Induction ou la suppression de mécanismes de défense La colonisation mycorhizienne prédispose les plantes à réagir rapidement aux attaques de parasites (Dugassa et al., 1996 ; Singh et al., 2000). Cette protection indirecte se traduit au niveau cellulaire par des réactions anatomiques, métaboliques et physiologiques. Elle peut être due à l’induction ou à la suppression de divers mécanismes de défense liés aux phytoalexines, phénols, peroxydases, chitinases, ßglucanases, lignification, déposition de callose et diverses autres protéines liées à la pathogenèse. Une augmentation du taux de lignification des parois cellulaires de l’endoderme et des tissus vasculaires et un dépôt de callose est constatée chez certains couples « plantemycorhize ». Cette lignification accrue constitue une barrière de protection pour la racine contre la pénétration de parasites. Elle s’accompagne également d’une accumulation de composés phénoliques vraisemblablement suivie d’une activité chitinolytique qui altère les parois, notamment de certains parasites fongiques (Benhamou et al., 1994 ; Sylvia et Chellemi, 2001). Les enzymes hydrolytiques chitinase et ß-glucanase jouent un rôle de protection. Elles sont impliquées dans la dégradation des parois cellulaires. À ce titre, elles sont reconnues pour leur activité antifongique (Dumas-Gaudot et al., 1996).

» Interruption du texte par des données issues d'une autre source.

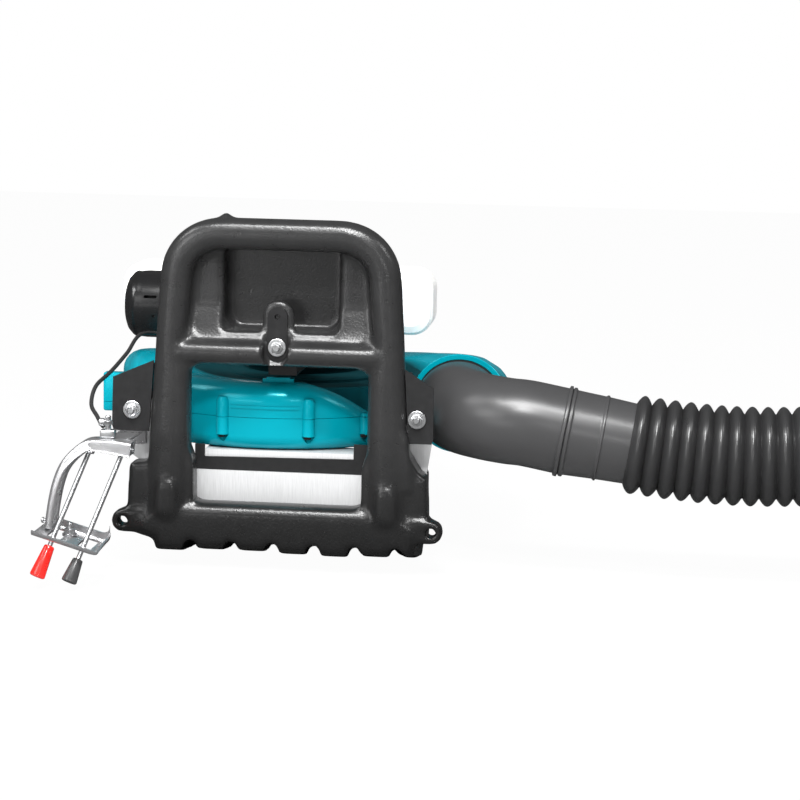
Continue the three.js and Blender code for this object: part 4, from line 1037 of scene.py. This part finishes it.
# %% Elbow and cuff
ELBOW_RADIUS, ELBOW_TAPER, CUFF_RADIUS = 48, 3, 46.5
BEAD_X, BULGE_HEIGHT = 312, 1.8


def clamped(value):
    return max(0.0, min(1.0, value))


def bead(distance, centre, half, height):
    t = abs(distance - centre) / half
    return 0.0 if t >= 1 else height * min(1.0, (1 - t) / 0.35) ** 0.6


def make_elbow():
    points = [p for p in outlet_path if p.x <= mm(HOSE_START + 1)]
    where = distances(points)
    middle = next(d for d, p in zip(where, points) if p.x > mm(BEAD_X))
    radii = []
    for d in where:
        radius = ELBOW_RADIUS - ELBOW_TAPER * clamped((d - middle) / (where[-1] - middle))
        radius += bead(d, middle - 2.6, 2.6, 3.0) + bead(d, middle + 2.8, 2.4, 2.2)
        radius += bead(d, middle + 40, 1.8, 1.6)
        radius += BULGE_HEIGHT * clamped((d - 16) / 4) * clamped(1 - (d - 30) / 60)
        radii.append(radius)
    return pipe(points, radii, 3)


def make_cuff():
    points = path_between(HOSE_END, CUFF_END)
    where = distances(points)
    return pipe(points, [CUFF_RADIUS + bead(d, 6, 6, 3.5) + bead(d, where[-1] - 4, 4, 2.6)
                         for d in where], 4)


link("outlet_elbow", make_elbow(), elbow_plastic, "outlet", ["elbow"], 50)
link("outlet_cuff", make_cuff(), hose_plastic, "outlet", ["hose_cuff"], 50)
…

Une hausse de l’activité des chitinases et ß-glucanases a été observée chez les racines de légumineuses avant même tout contact racinaire avec Glomus intraradices Schenck & Smith (Volpin et al., 1994) et au début de la colonisation, pour diminuer et pratiquement disparaître une fois la mycorhization établie et fonctionnelle (Lambais et Mehdy 1993; Spanu et al.,. 1989). Cette activité est d’ailleurs principalement liée aux jeunes arbuscules dont la longévité n’atteint que 3-4 jours (Blee et Anderson, 1996). La dégradation continuelle des arbuscules intraracinaires entraîne une augmentation d’activité chitinolytique dans les couches profondes des cellules corticales ce qui peut directement affecter l’intégrité cellulaire des parasites (Benhamou et al., 1994; Dehne et al., 1978). La présence d’isoformes de chitinase nouvellement synthétisées et différentes de celles synthétisées par les parasites ont été détectées dans des racines de tabac et de tomates mycorhizées et parasitées (Cordier et al., 1996; Dumas-Gaudot et al,. 1992), un mécanisme de défense spécifique aux parasites induit par les parois cellulaires de l’hôte (Pozo et al., 1998).